Brief:
From the entries below, copy exactly the lines from the one that contains "Model this object" through the one that contains "from mathutils import Matrix, Vector", both included, and only those.

Listed records:
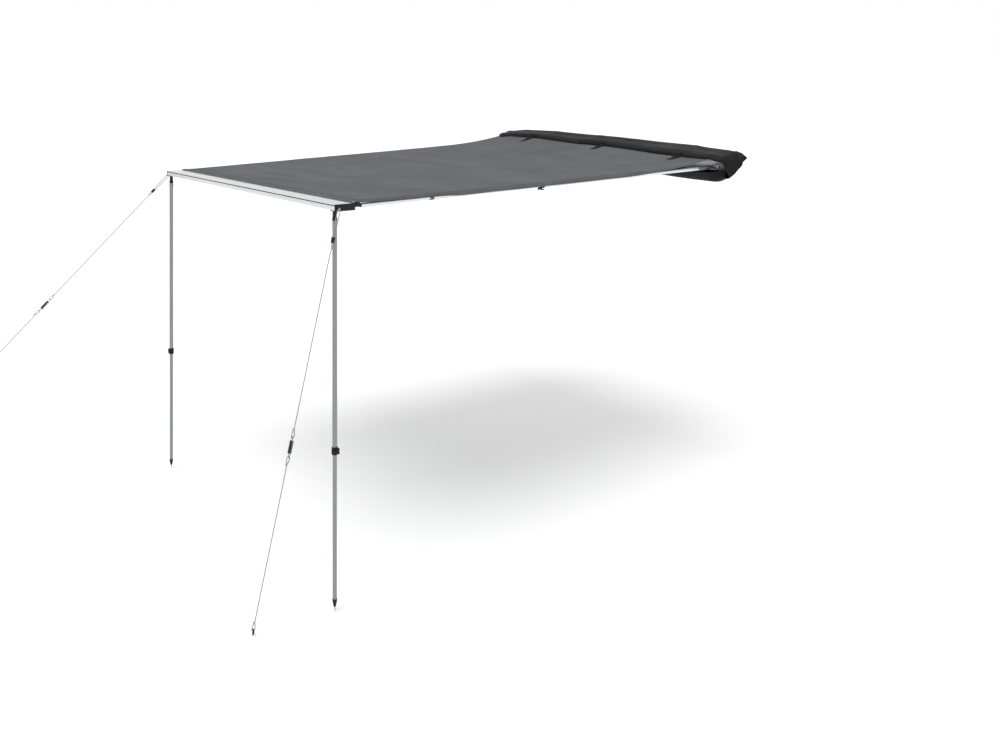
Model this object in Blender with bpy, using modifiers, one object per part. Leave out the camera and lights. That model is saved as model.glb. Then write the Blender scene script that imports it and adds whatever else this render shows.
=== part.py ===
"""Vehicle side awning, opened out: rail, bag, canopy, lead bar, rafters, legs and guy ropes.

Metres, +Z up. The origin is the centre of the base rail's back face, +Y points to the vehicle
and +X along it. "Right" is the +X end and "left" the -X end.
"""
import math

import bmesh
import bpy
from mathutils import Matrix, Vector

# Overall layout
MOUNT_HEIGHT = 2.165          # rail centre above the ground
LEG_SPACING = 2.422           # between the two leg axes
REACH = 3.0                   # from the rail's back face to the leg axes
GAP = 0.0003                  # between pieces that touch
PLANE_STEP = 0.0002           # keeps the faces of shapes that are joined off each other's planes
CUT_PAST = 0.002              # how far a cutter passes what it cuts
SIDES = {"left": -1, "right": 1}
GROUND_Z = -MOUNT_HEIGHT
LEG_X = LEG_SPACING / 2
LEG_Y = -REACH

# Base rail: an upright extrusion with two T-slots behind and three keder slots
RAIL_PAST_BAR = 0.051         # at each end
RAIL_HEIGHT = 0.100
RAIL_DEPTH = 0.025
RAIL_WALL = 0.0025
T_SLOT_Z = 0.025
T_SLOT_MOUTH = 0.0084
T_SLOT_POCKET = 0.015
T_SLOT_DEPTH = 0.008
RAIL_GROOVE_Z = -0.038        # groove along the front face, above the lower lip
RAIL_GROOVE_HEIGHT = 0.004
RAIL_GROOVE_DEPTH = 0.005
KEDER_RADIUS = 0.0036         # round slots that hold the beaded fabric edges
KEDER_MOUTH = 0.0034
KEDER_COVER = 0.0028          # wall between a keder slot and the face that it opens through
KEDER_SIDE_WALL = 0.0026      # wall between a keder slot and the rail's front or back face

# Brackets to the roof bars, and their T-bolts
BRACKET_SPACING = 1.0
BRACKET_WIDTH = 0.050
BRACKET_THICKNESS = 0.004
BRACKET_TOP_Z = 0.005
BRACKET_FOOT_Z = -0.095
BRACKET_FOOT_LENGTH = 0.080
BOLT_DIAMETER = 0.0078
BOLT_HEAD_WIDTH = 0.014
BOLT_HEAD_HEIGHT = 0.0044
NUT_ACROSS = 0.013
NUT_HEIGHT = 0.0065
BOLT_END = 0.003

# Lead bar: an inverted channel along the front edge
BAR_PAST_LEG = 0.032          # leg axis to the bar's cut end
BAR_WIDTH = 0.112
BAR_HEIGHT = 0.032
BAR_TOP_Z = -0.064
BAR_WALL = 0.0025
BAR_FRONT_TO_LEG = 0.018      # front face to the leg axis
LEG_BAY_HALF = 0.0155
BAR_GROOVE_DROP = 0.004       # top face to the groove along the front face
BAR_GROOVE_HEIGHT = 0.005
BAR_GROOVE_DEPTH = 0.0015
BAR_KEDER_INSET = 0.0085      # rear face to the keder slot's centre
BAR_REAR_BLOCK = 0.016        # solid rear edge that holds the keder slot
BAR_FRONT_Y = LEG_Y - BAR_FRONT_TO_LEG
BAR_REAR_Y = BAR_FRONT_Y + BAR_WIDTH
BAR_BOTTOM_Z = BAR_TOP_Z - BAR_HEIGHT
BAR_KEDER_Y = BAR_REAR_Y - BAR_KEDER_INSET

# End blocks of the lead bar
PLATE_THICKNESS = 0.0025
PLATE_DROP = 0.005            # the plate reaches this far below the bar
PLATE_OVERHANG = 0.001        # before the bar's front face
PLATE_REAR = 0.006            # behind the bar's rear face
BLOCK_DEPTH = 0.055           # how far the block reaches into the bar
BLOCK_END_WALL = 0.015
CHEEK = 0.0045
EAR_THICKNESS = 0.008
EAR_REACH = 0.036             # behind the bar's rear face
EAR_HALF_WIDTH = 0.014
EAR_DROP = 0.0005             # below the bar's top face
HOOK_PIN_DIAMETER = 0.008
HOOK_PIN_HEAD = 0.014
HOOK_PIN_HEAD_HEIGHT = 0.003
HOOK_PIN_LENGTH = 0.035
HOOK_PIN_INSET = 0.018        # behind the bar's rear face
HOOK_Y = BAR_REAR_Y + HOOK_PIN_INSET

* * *

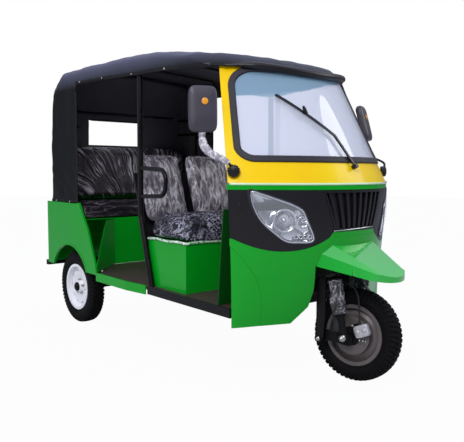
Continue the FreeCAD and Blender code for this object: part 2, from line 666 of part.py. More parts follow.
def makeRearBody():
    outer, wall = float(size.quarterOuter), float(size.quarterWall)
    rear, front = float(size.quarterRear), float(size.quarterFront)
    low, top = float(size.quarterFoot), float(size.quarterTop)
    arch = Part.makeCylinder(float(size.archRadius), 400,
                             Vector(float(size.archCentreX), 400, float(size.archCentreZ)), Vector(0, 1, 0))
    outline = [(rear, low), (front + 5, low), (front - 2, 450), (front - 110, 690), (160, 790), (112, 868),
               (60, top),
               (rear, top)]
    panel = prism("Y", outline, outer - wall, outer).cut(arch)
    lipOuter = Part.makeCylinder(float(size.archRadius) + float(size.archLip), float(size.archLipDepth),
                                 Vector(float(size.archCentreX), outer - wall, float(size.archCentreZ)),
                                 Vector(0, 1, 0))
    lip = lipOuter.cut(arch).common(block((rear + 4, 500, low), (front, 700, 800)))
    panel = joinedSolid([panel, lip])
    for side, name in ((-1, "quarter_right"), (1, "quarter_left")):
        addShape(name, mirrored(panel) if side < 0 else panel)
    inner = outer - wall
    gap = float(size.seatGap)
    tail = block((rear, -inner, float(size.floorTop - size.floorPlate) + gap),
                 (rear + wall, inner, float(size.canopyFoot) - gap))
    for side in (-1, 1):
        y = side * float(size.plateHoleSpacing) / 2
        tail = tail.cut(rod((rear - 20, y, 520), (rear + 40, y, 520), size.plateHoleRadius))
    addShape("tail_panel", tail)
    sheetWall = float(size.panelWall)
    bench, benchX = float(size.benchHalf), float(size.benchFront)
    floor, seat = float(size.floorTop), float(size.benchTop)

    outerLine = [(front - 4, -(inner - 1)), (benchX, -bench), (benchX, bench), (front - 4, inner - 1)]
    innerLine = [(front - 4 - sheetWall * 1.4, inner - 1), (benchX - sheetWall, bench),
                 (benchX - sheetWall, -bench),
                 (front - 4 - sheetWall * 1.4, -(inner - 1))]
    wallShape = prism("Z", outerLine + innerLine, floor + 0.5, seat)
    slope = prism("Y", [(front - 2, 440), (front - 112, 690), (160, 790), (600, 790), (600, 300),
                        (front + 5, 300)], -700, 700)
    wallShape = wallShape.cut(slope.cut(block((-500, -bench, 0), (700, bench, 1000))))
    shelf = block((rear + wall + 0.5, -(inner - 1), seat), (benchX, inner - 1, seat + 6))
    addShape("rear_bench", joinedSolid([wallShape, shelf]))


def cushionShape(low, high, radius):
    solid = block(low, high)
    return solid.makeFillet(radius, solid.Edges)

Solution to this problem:
Model this object in Blender with bpy, using modifiers, one object per part. Leave out the camera and lights. That model is saved as model.glb. Then write the Blender scene script that imports it and adds whatever else this render shows.
=== part.py ===
"""Vehicle side awning, opened out: rail, bag, canopy, lead bar, rafters, legs and guy ropes.

Metres, +Z up. The origin is the centre of the base rail's back face, +Y points to the vehicle
and +X along it. "Right" is the +X end and "left" the -X end.
"""
import math

import bmesh
import bpy
from mathutils import Matrix, Vector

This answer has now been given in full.